What they did not say was how they would get the rest of the country outraged with empathy, not dismissal.

So it means that the real story was not inside the debate hall. As an African-American journalist, I was glad to see African-American and Latino journalists have a crack at the candidates. But the night was also a layup drill. No matter who the Democratic candidate is, she or he will get 90 percent of the black vote and -- the way some Republicans are harping on immigration -- a huge percentage of the Latino vote. To underscore that point to the edge of paternalism, there was no serious debate between the candidates as to who among them is best earning the black vote.

The last Democrat in the White House proved both how difficult it was to connect the haves and have-nots and his own unwillingness to expend political capital to do so. This week, for instance, it was announced that America's prison and jail population had its largest increase since 2000 and now stands at more than 2.2 million.

But before you blame President Bush for this, remember that under President Clinton, the population skyrocketed from 1.4 million to more than 2 million.

For all the legend about Clinton's connectivity to black people, the rate of incarceration during his administration went up to 3,620 prisoners for every 100,000 black men. It had been 2,800 per 100,000 black men at the end of the Reagan-Bush I era, according to the Justice Policy Institute in Washington.

Why do blacks and Hispanics

Why do blacks and Hispanics automatically vote for the Demos?  I had a conversation with a woman of color, and she mentioned that the elephants haven't done anything for blacks, and Clinton did a lot.  Name one specific event that Clinton was behind that directly benefitted black people.  Can't?

The point is that people should consider what the candidates are really saying before voting. 

On the other hand, I have given up on both parties andhave decided to vote for alternative party folks, beit libertarian, green, or maybe commies.

I get the journalist's

I get the journalist's point. But Clinton never claimed to be about poverty. He was a DLC Founder remember? His thing was about responsibility. He was the one who put a mentally retarded black man to death and went to oversee it personally to appeal to conservative voters. His wife played a minor role in throwing Lani Guinier under the bus. I don't support Obama at this stage of the game, but I don't think his criticism applies as much to him or to Edwards--who is the first mainstream Democratic candidate in the modern era to even utter the words "poverty" and "inequality" in the same sentence.

Derrick Z. Jackson's Observations

What I have grown increasingly tired of is precisely the sort of either/or, back and forth dialectic of pieces like Jackson's. I don't mean that I disagree with the substantive points of anything he wrote save for the gratuitous insult about the cost of Edwards' haircut. (How much people pay for their haircuts and who they choose to have sex with are not issues that grab my attention.) Yes, Bill Clinton did nothing to change America's drug laws but African American journalists and hundreds of black leaders posing as "community nationalists" did even less to hold him accountable on this issue and many others affecting the black community. Derrick Z. Jackson and his black colleagues in the print and electronic media are as much a part of the problem as those they correctly, at times, affix a portion of the blame to.

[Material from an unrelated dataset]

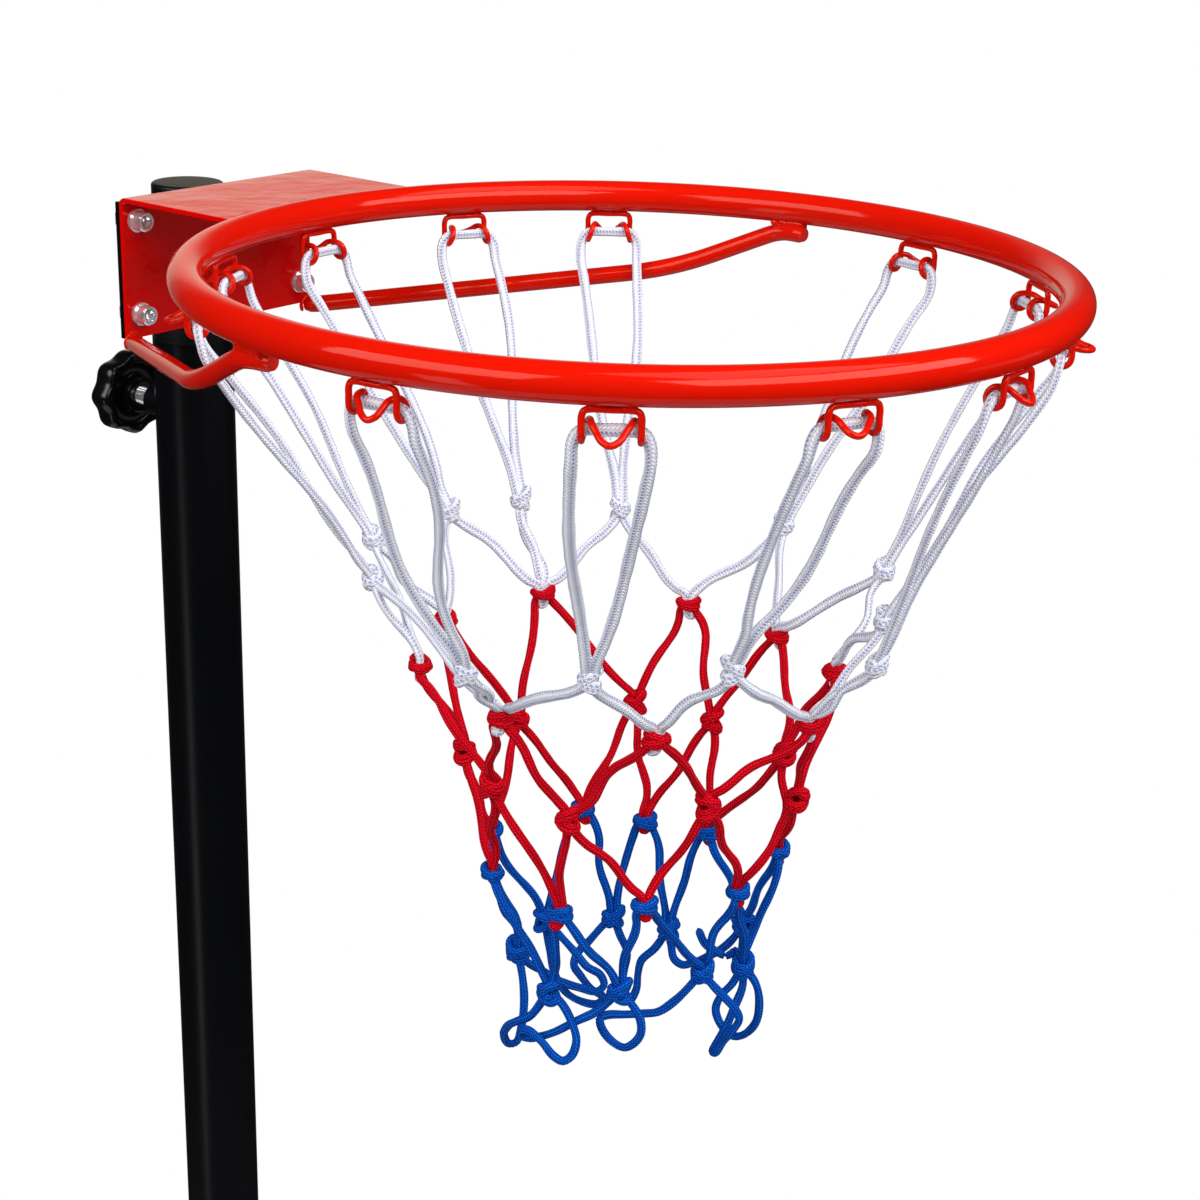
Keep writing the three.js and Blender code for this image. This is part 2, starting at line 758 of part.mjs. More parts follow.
function addKnob() {
  const rim = new THREE.ExtrudeGeometry(knobOutline(), {
    depth: knobDepth - 2 * knobEdge, steps: 1, bevelThickness: knobEdge, bevelSize: knobEdge, bevelSegments: 1,
  });
  // The lobes are drawn flat and face the post along -Y
  rim.translate(0, 0, knobEdge);
  rim.rotateX(-Math.PI / 2);
  rim.translate(0, knobFaceReach, 0);
  const faceStart = knobFaceReach - cutOverrun;
  const dish = ringAlongY(knobDish / 2, knobHub / 2, faceStart, knobFaceReach + knobDishDepth, 24, 24);
  const hub = solid(rodAlongY(knobHub / 2, knobFaceReach - knobHubDepth, knobFaceReach + knobDepth / 2, 24));
  const bore = solid(rodAlongY(clampScrew / 2 + touchGap, faceStart, screwEnd + touchGap, 16));
  const knob = solid(rim).subtract(dish).add(hub).subtract(bore);
  addSolid('clamp_knob', knob.translate([0, 0, clampZ]), blackPlastic);
}
addKnob();

// Lower tube, standing in the base's socket
function addLowerTube() {
  const tube = solid(tubeAlongZ(lowerRadius, lowerRadius - lowerWall, socketFloor + touchGap, lowerTop, 32));
  addSolid('lower_tube', tube.subtract(crossHole(jointBolt + 2 * boltGap, lowerTube)), blackCoat);
}
addLowerTube();

// Joint collar: a ring that caps the lower tube round the outer tube
const collarInside = outerRadius + socketGap;
addPiece('joint_collar', turned([
  [lowerRadius + socketGap, lowerTop - collarOver],
  [collarOutside / 2, lowerTop - collarOver],
  [collarOutside / 2, lowerTop - collarOver + collarHeight * 3 / 4],
  [collarInside + collarHeight / 10, lowerTop - collarOver + collarHeight],
  [collarInside, lowerTop - collarOver + collarHeight],
  [collarInside, lowerTop + touchGap],
  [lowerRadius + socketGap, lowerTop + touchGap],
], 24), blackPlastic);

// Joint bolt across the two tubes and its nut

function addJointBolt() {
  const seat = lowerRadius + touchGap;
  const bolt = solid(rodAlongX(jointBolt / 2, -seat, seat + jointNutHeight + boltTail, 12))
    .add(solid(rodAlongX(jointHead / Math.sqrt(3), -seat - jointHeadHeight, -seat, 6)));
  addSolid('joint_bolt', bolt.translate([0, 0, jointBoltZ]), zincSteel);
  const hole = rodAlongX(jointBolt / 2 + touchGap, 0, lowerTube, 12);
  const nut = solid(rodAlongX(jointHead / Math.sqrt(3), seat, seat + jointNutHeight, 6)).subtract(solid(hole));
  addSolid('joint_nut', nut.translate([0, 0, jointBoltZ]), zincSteel);
}
addJointBolt();

// Base tank: a blow moulded shell with a pole socket, flutes, wheel pockets, a filler neck and an axle tunnel

function roundedOutline(width, length, corner) {
  const outline = new THREE.Shape();
  const x = width / 2 - corner;
  const y = length / 2 - corner;
  outline.absarc(x, y, corner, 0, Math.PI / 2, false);
  outline.absarc(-x, y, corner, Math.PI / 2, Math.PI, false);
  outline.absarc(-x, -y, corner, Math.PI, 3 * Math.PI / 2, false);
  outline.absarc(x, -y, corner, 3 * Math.PI / 2, 2 * Math.PI, false);
  outline.closePath();
  return outline;
}

// The tank's main form, grown inwards by an inset
function tankForm(inset, bevels) {
  const edge = baseEdge - inset;
  const outline = roundedOutline(baseWidth - 2 * baseEdge, baseLength - 2 * baseEdge, baseCorner - baseEdge);
  const geometry = new THREE.ExtrudeGeometry(outline, {
    depth: baseHeight - 2 * baseEdge, steps: 1, bevelThickness: edge, bevelSize: edge, bevelSegments: bevels,
    curveSegments: 3,
  });
  return solid(geometry.translate(0, 0, baseEdge));
}

function coneForm(inset, foot) {
  const slope = (coneFoot - coneTop) / 2 / coneRise;
  const top = baseHeight + coneRise - inset;
  return solid(turned([
    [0, foot],
    [coneFoot / 2 - inset + slope * (baseHeight - foot), foot],
    [coneTop / 2 - inset, top],
    [0, top],
  ], 24));
}

function fluteForm(side, grow) {
  const width = fluteWidth + 2 * grow;
  const outline = roundedOutline(width, fluteLength + 2 * grow, width / 2 - touchGap);
  const geometry = new THREE.ExtrudeGeometry(outline, {
    depth: fluteDepth + grow + cutOverrun, steps: 1, bevelEnabled: false, curveSegments: 2,
  });
  return solid(geometry.translate(side * fluteX, 0, baseHeight - fluteDepth - grow));
}

function pocketForm(side, grow) {
  const inner = noseX - grow;
  const outer = baseWidth;
  const back = -baseLength / 2 + pocketLength + grow;
  const [x0, x1] = side > 0 ? [inner, outer] : [-outer, -inner];
  return solid(block(x0, x1, -baseLength, back, -cutOverrun, pocketHeight));
}

function addTank() {
  const neckBottom = baseHeight - baseWall - cutOverrun;
  const neckTop = baseHeight + neckRise;
  const neck = solid(rodAlongZ(neckOutside / 2, neckBottom, neckTop, 24).translate(fillerX, fillerY, 0));
  const mouth = solid(rodAlongZ(neckOutside / 2 - neckWall, neckBottom - cutOverrun, neckTop + cutOverrun, 24)
    .translate(fillerX, fillerY, 0));
  const socketRadius = lowerRadius + socketGap;
  const socketTop = baseHeight + coneRise + cutOverrun;
  const socket = solid(rodAlongZ(socketRadius, socketFloor, socketTop, 24));
  const socketWall = solid(rodAlongZ(socketRadius + baseWall, 0, socketTop, 12));
  const tunnel = (radius) => solid(rodAlongX(radius, -baseWidth, baseWidth, 16).translate(0, axleY, axleZ));
  const axleBore = axleRod / 2 + slideGap;
  let cavity = tankForm(baseWall, 1).add(coneForm(baseWall, baseWall));
  cavity = cavity.intersect(solid(block(-baseWidth, baseWidth, -baseLength, baseLength, baseWall, socketTop)));
  let outside = tankForm(0, 2).add(coneForm(0, baseHeight / 2));
  for (const side of [-1, 1]) {
    cavity = cavity.subtract(fluteForm(side, baseWall)).subtract(pocketForm(side, baseWall));
    outside = outside.subtract(fluteForm(side, 0)).subtract(pocketForm(side, 0));
  }
  cavity = cavity.subtract(socketWall).subtract(tunnel(axleBore + baseWall)).add(mouth);
  outside = outside.add(neck);
  addSolid('base_tank', outside.subtract(cavity).subtract(socket).subtract(tunnel(axleBore)), tankPlastic);
}
addTank();

// Filler cap: a ribbed cap over the neck

function addFillerCap() {
  const outline = new THREE.Shape();
  const count = fillerRibs * 2;
  for (let index = 0; index < count; index += 1) {
    const turn = 2 * Math.PI * index / count;
    const radius = fillerCap / 2 - (index % 2) * fillerRibDepth;
    if (index === 0) outline.moveTo(radius * Math.cos(turn), radius * Math.sin(turn));
    else outline.lineTo(radius * Math.cos(turn), radius * Math.sin(turn));
  }
  outline.closePath();
  const shell = new THREE.ExtrudeGeometry(outline, {
    depth: fillerCapHeight - touchGap - fillerRibDepth, steps: 1, bevelEnabled: false,
  });
  const top = rodAlongZ(fillerCap / 2 - fillerCapWall, 0, fillerCapHeight, 24);
  const inner = rodAlongZ(neckOutside / 2 + slideGap, -cutOverrun, neckRise + touchGap, 24);
  const body = solid(shell.translate(0, 0, touchGap)).add(solid(top.translate(0, 0, touchGap)))
    .subtract(solid(inner));
  addSolid('filler_cap', body.translate([fillerX, fillerY, baseHeight]), blackPlastic);
}
addFillerCap();

// Axle, wheels and axle caps

const axleEnd = wheelX + wheelWidth / 2 + wheelGap + axleCapHeight / 2;
addPiece('axle', rodAlongX(axleRod / 2, -axleEnd, axleEnd, 16).translate(0, axleY, axleZ), zincSteel);

function wheelGeometry() {
  const half = wheelWidth / 2;
  const bore = axleRod / 2 + wheelGap;
  return turned([
    [bore, -half],
    [wheelHub / 2, -half],
    [wheelHub / 2, -half + wheelDish],
    [wheelRim / 2, -half + wheelDish],
    [wheelRim / 2, -half + wheelTread / 2],
    [wheelRadius - wheelTread, -half + wheelTread / 2],
    [wheelRadius, -half + wheelTread * 2],
    [wheelRadius, half - wheelTread * 2],
    [wheelRadius - wheelTread, half - wheelTread / 2],
    [wheelRim / 2, half - wheelTread / 2],
    [wheelRim / 2, half - wheelDish],
    [wheelHub / 2, half - wheelDish],
    [wheelHub / 2, half],
    [bore, half],
  ], 16);
}

function axleCapGeometry() {
  const bore = axleRod / 2 + touchGap;
  return turned([
    [bore, 0],
    [axleCapOutside / 2, 0],
    [axleCapOutside / 2, axleCapHeight / 2],
    [axleCapOutside / 3, axleCapHeight],
    [0, axleCapHeight],
    [0, axleCapHeight / 2 + touchGap],
    [bore, axleCapHeight / 2 + touchGap],
  ], 16);
}

for (const [name, side] of [['left', -1], ['right', 1]]) {
  const wheel = addPiece(`wheel_${name}`, wheelGeometry(), blackPlastic);
  wheel.position.set(side * wheelX, axleY, axleZ);
  wheel.rotation.y = side * Math.PI / 2;
  const cap = addPiece(`axle_cap_${name}`, axleCapGeometry(), blackPlastic);
  cap.position.set(side * (axleEnd - axleCapHeight / 2), axleY, axleZ);
  cap.rotation.y = side * Math.PI / 2;
}

export default post;
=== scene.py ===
# Netball post, dressed for the camera: a red hoop with its knotted net, a sliding mast and a wheeled base.
# Places are millimetres in the row frame, +Z up and the hoop out along -Y. Each mesh is laid in metres.

import math

import bpy
import numpy as np
from mathutils import Matrix, Vector


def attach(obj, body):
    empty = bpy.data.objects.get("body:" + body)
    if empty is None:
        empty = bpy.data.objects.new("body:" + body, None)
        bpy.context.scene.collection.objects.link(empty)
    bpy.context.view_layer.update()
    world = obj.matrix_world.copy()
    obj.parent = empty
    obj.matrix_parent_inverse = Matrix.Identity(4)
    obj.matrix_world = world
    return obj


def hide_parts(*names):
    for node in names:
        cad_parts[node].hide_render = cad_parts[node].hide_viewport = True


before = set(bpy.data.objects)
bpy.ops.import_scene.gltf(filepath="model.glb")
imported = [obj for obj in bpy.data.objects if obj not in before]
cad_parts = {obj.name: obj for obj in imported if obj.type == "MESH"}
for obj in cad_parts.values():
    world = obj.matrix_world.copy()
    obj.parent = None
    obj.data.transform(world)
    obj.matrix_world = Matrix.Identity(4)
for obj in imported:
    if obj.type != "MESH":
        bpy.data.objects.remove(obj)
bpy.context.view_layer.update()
scene = bpy.context.scene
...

Yes, the Democrats all too often receive a free ride from black voters but if the choice is between voting for people who will support some of your issues some of the time (Democrats) and voting for people who try to convince you that all of your issues are the products of a disordered collective delusion (Republicans) then black folks don't have many choices. Blll and Hillary Clinton are absolutely undeserving of any of the fawning accolades and loyalty they receive from too many black voters but name a nationally recognized Republican leader who is deserving of even ten percent of what the dynamic duo receives?

Br. Jackson needs to dig a little deper and start hitting a little harder if he wants to convince me. The fungibility and misuse of black political capital did not begin with the election of FDR or LBJ.

 

There are a whole lot of

There are a whole lot of things we can't afford to be nice about any more (if we ever could). There are also a whole lot of things we can't afford not to be ruthless about,

In the spirit of no longer being able to afford being nice, I'd like to see Dyson or someone else who finds him or herself on some panel with "Model Father" Bill Cosby ask him this question:

Mr. Cosby, would you say that the offspring of the majority of Black Americans in your general age group have turned out to be less solid citizens than your children, or less solid citizens than your own children?

Has anyone ever taken him to task to his face, in front of an audience about his adultery; his fathering a child out of wedlock while we was married; the accusations of sexual molestation that have been made against him? Has he been taken to task in the same way he took effectively all of us to task in that infamous tirade? If not, why not?

What are the other things can we no longer afford to be nice about?

Um, that's "less solid

Um, that's "less solid citizens than your own children, or more solid citizens than your own children?"